THE REQUEST. In the data that follows, count each line holding the string "points"; answer with the number only.

EXTRACTED MATERIAL.
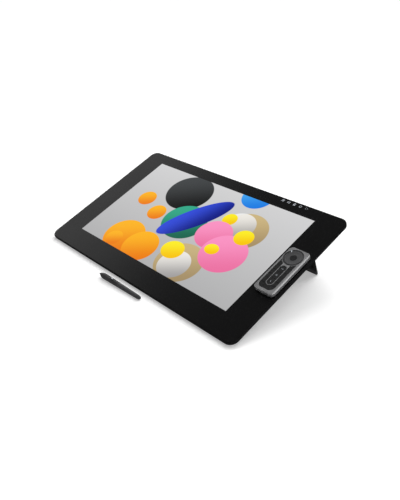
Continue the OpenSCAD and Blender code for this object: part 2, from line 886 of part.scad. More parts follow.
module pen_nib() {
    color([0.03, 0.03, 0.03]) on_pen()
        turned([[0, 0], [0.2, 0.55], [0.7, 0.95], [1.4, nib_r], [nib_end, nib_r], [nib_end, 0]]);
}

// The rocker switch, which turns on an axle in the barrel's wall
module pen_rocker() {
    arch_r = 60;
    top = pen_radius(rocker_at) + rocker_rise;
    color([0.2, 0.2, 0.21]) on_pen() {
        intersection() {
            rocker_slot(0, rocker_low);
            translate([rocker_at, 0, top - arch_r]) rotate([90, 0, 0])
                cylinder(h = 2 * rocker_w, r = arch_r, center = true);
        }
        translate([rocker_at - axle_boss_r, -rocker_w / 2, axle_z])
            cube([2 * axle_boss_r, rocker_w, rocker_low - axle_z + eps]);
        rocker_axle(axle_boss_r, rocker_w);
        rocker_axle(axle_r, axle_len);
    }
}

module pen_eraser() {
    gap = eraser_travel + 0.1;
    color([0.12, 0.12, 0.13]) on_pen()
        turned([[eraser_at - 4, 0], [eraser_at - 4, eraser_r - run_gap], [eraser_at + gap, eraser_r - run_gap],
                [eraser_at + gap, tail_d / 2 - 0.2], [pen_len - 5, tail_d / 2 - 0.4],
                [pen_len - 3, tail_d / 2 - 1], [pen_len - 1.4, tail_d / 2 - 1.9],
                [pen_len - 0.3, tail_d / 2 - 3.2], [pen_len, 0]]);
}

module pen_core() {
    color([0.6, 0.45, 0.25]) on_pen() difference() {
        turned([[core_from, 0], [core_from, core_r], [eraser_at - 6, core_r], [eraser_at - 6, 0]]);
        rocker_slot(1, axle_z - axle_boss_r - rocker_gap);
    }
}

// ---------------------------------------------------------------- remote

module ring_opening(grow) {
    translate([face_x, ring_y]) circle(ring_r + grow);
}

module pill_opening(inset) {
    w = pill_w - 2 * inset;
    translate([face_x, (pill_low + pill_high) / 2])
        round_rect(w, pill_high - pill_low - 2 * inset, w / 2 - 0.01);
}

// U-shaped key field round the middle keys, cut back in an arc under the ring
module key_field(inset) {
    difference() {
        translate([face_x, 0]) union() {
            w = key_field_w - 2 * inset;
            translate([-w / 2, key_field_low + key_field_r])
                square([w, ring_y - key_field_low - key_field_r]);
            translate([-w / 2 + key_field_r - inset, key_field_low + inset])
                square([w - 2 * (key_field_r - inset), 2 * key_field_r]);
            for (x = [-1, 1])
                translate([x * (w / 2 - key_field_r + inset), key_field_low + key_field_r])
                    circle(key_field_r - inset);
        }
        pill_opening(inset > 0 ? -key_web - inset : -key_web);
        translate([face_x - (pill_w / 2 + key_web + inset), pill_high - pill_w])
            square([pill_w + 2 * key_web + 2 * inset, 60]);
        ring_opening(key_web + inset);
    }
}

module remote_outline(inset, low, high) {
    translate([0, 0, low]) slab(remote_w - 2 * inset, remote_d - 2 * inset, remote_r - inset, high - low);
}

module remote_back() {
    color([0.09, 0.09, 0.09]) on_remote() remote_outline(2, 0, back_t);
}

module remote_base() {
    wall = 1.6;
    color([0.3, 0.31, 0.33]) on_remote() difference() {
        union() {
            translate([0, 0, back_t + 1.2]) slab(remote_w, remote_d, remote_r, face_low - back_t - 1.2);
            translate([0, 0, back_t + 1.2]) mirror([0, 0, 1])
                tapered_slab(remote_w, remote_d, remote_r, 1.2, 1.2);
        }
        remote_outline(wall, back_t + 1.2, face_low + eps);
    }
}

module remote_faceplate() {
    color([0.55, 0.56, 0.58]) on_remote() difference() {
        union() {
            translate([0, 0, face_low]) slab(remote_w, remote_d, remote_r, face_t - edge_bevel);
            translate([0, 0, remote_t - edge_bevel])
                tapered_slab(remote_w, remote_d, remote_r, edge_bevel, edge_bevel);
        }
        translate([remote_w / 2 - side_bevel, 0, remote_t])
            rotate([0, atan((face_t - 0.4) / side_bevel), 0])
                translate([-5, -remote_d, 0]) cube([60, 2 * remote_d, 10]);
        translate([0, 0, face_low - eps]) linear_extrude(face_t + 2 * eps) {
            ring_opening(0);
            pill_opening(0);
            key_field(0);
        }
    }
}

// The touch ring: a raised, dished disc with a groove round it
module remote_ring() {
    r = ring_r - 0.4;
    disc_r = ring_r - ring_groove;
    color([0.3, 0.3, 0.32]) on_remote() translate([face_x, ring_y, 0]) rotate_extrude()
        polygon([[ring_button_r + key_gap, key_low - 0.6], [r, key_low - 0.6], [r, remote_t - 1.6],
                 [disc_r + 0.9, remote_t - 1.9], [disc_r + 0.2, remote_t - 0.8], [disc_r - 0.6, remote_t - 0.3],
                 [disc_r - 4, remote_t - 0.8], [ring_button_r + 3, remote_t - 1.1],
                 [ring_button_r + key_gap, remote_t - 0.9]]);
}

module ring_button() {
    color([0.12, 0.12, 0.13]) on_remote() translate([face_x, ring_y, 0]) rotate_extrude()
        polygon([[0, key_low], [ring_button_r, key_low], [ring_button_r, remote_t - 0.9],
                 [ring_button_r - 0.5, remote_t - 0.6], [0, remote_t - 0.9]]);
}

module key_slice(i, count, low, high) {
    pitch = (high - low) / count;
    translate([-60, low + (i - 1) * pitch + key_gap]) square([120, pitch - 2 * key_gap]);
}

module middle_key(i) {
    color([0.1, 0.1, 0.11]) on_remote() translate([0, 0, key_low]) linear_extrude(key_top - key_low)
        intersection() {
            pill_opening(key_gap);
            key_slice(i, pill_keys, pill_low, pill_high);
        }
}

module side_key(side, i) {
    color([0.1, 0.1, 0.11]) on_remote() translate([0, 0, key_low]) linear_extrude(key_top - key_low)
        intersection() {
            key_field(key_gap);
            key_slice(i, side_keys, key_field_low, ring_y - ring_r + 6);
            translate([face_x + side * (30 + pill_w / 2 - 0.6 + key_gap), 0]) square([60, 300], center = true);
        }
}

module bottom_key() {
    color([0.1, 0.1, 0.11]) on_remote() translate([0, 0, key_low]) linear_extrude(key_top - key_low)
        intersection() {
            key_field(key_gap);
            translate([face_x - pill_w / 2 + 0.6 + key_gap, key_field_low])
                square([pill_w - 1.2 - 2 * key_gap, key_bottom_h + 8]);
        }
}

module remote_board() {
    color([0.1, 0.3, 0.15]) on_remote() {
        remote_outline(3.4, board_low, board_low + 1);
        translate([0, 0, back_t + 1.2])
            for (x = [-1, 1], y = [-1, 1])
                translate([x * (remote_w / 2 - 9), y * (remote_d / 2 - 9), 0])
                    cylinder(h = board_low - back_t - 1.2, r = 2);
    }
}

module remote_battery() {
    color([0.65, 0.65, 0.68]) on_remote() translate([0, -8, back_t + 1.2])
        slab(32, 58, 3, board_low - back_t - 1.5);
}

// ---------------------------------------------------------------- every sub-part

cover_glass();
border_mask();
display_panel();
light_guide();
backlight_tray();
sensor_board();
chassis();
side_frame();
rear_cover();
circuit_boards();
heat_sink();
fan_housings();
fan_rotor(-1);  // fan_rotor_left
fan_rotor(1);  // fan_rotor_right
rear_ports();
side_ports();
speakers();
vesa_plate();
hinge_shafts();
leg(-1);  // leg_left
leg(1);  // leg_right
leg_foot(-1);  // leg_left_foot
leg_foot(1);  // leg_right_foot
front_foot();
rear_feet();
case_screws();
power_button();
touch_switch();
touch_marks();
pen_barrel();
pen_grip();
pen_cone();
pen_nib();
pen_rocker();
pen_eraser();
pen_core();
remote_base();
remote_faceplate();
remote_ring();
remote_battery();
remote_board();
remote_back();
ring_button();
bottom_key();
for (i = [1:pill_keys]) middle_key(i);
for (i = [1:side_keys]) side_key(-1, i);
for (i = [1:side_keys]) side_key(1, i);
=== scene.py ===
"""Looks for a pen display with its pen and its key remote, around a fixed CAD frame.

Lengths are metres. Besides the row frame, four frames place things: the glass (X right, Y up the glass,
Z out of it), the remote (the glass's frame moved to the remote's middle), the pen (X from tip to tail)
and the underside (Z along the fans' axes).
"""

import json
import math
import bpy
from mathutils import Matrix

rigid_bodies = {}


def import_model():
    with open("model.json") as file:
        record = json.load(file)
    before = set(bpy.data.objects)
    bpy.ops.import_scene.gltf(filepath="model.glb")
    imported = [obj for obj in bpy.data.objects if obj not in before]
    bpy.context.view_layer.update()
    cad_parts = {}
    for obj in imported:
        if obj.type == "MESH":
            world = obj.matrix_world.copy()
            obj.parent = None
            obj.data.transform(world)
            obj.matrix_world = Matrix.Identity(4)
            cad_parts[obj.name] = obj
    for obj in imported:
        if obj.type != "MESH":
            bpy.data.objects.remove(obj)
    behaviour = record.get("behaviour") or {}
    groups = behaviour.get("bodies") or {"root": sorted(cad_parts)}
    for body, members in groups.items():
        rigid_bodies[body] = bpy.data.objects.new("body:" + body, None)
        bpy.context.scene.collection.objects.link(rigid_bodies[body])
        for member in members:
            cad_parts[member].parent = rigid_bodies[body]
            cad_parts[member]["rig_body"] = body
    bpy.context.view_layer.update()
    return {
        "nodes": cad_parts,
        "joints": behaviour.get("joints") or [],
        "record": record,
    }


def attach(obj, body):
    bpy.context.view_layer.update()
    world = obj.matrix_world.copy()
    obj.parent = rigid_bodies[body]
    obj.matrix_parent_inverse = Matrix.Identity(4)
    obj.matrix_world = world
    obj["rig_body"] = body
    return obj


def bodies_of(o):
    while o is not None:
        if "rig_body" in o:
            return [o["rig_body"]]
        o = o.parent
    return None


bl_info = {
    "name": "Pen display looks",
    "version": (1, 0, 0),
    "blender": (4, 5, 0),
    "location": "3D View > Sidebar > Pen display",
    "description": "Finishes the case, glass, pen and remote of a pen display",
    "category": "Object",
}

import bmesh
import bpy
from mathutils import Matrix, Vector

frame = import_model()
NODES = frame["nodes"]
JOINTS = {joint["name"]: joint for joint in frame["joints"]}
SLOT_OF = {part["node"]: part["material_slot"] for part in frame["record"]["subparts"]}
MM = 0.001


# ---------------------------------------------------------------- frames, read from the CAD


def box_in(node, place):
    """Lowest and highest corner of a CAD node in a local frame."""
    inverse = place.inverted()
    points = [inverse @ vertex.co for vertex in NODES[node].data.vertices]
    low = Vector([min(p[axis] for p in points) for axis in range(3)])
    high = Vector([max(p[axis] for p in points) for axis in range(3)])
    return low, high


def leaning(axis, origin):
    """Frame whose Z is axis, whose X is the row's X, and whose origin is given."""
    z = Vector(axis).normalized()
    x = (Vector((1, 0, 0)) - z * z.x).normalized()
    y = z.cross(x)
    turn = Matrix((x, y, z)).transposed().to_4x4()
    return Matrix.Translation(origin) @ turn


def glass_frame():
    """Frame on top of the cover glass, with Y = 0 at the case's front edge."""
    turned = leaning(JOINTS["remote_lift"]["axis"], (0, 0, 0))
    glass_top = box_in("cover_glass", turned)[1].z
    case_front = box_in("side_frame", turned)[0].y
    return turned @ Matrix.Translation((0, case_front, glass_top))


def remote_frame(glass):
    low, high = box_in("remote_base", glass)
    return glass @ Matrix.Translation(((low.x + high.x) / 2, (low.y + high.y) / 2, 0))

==

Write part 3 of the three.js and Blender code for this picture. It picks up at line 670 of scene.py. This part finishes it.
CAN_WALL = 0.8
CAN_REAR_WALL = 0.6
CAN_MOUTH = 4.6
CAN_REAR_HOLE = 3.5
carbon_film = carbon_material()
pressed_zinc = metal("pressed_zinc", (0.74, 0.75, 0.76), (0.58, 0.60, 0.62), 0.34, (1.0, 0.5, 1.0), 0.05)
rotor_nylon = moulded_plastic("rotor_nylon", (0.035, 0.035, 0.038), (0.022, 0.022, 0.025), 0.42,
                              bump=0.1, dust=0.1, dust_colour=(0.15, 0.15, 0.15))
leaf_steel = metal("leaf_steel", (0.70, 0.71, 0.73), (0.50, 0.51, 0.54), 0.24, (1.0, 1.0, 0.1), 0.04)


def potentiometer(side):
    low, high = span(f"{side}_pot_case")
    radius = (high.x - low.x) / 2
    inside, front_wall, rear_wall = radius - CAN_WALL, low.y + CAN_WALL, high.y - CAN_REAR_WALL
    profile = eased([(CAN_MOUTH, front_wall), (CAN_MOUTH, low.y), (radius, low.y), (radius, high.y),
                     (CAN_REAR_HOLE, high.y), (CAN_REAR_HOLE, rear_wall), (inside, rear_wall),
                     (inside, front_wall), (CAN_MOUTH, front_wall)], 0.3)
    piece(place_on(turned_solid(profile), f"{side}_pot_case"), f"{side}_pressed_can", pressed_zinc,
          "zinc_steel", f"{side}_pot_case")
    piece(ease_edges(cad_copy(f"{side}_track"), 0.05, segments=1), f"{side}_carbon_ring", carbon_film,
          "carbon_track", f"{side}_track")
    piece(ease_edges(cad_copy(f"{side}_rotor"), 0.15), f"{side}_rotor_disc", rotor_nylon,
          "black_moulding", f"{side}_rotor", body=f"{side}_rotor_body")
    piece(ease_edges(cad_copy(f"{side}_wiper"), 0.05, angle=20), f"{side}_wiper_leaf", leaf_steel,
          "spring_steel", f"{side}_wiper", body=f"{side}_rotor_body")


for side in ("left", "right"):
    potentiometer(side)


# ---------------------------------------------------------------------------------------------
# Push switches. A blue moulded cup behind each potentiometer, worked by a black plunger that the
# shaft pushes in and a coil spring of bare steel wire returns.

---

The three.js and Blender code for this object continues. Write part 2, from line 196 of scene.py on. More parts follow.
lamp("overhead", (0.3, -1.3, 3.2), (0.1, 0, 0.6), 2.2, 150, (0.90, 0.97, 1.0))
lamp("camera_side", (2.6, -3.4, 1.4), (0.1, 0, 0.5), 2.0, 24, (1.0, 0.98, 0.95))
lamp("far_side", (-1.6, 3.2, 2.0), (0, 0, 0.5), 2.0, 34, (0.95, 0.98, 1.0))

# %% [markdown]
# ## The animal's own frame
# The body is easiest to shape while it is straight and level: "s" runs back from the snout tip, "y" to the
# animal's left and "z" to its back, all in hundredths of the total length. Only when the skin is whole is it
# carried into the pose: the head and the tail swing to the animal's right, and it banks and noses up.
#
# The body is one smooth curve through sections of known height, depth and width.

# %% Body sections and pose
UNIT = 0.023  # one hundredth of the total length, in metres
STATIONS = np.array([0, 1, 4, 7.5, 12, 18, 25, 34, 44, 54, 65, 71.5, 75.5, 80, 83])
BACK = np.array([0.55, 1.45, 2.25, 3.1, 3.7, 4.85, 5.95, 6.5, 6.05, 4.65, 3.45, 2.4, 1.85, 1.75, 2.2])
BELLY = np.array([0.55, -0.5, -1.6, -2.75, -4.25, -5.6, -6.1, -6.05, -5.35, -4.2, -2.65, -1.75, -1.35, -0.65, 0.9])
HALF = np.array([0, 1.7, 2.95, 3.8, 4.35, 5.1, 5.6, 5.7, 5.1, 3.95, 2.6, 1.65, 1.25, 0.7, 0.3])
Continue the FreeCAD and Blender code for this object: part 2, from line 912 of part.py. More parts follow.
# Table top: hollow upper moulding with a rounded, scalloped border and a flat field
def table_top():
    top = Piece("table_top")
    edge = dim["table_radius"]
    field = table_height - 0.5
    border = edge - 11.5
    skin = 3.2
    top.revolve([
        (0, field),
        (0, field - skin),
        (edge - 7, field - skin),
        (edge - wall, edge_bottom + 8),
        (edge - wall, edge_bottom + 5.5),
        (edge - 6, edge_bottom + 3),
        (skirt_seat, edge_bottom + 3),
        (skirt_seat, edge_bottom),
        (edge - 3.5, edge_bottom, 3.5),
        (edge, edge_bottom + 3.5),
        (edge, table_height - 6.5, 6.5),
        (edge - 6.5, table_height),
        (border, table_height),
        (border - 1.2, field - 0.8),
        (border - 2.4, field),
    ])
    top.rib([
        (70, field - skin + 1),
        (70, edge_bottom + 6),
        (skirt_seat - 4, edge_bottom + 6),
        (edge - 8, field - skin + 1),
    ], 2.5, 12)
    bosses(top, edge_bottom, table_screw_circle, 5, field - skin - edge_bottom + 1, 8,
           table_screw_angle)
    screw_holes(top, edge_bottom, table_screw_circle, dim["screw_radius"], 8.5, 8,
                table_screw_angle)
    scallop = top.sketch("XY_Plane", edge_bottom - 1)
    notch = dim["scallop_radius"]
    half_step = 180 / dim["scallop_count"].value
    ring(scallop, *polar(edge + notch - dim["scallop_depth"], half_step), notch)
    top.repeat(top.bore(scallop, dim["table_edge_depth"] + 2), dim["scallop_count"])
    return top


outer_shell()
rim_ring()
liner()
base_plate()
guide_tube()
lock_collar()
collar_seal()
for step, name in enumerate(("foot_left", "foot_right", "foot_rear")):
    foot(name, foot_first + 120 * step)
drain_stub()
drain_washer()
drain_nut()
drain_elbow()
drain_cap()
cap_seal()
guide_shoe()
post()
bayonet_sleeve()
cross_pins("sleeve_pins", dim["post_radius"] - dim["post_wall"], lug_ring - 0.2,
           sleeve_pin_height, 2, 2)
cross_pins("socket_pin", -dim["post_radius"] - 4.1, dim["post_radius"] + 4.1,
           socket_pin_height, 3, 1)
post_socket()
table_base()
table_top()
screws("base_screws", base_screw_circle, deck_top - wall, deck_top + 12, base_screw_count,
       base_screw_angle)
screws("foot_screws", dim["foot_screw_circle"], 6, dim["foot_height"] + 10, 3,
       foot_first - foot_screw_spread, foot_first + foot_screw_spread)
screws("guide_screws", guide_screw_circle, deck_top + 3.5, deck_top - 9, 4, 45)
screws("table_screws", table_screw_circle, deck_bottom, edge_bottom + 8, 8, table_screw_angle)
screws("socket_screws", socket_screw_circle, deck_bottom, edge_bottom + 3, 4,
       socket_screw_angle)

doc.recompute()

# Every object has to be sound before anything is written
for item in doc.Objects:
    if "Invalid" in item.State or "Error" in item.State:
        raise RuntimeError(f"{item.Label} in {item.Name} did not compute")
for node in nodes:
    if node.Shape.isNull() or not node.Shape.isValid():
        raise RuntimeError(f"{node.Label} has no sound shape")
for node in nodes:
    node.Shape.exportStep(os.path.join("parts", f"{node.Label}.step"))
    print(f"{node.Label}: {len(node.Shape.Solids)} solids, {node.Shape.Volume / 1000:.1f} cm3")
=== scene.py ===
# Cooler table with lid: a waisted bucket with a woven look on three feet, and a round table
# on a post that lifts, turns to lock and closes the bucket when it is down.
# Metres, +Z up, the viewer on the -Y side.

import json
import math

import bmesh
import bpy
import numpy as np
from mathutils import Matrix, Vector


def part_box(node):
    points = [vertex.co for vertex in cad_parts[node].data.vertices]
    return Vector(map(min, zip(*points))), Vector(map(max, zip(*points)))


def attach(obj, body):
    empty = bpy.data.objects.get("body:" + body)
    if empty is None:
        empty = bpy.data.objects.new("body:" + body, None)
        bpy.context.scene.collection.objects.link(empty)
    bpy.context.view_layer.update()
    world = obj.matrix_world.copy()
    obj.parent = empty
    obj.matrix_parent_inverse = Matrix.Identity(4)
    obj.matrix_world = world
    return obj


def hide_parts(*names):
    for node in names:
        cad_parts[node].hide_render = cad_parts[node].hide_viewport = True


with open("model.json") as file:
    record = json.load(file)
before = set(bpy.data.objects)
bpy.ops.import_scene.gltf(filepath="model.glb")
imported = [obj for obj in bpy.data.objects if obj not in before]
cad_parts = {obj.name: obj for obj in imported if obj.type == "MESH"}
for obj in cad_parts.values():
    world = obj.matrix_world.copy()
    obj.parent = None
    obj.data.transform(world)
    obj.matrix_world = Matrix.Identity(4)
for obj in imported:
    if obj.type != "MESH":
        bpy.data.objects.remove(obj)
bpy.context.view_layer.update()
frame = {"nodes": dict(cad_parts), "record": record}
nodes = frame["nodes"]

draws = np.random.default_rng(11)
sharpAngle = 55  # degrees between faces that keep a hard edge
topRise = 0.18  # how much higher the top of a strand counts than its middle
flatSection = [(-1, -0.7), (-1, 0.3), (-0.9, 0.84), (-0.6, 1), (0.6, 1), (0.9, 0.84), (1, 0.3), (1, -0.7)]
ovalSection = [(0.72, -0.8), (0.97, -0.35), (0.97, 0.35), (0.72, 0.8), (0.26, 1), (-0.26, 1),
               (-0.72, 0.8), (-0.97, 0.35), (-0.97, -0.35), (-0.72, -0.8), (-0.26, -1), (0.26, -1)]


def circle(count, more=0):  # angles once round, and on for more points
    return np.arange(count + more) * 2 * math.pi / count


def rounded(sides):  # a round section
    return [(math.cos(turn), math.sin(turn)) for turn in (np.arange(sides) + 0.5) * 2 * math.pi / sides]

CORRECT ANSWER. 6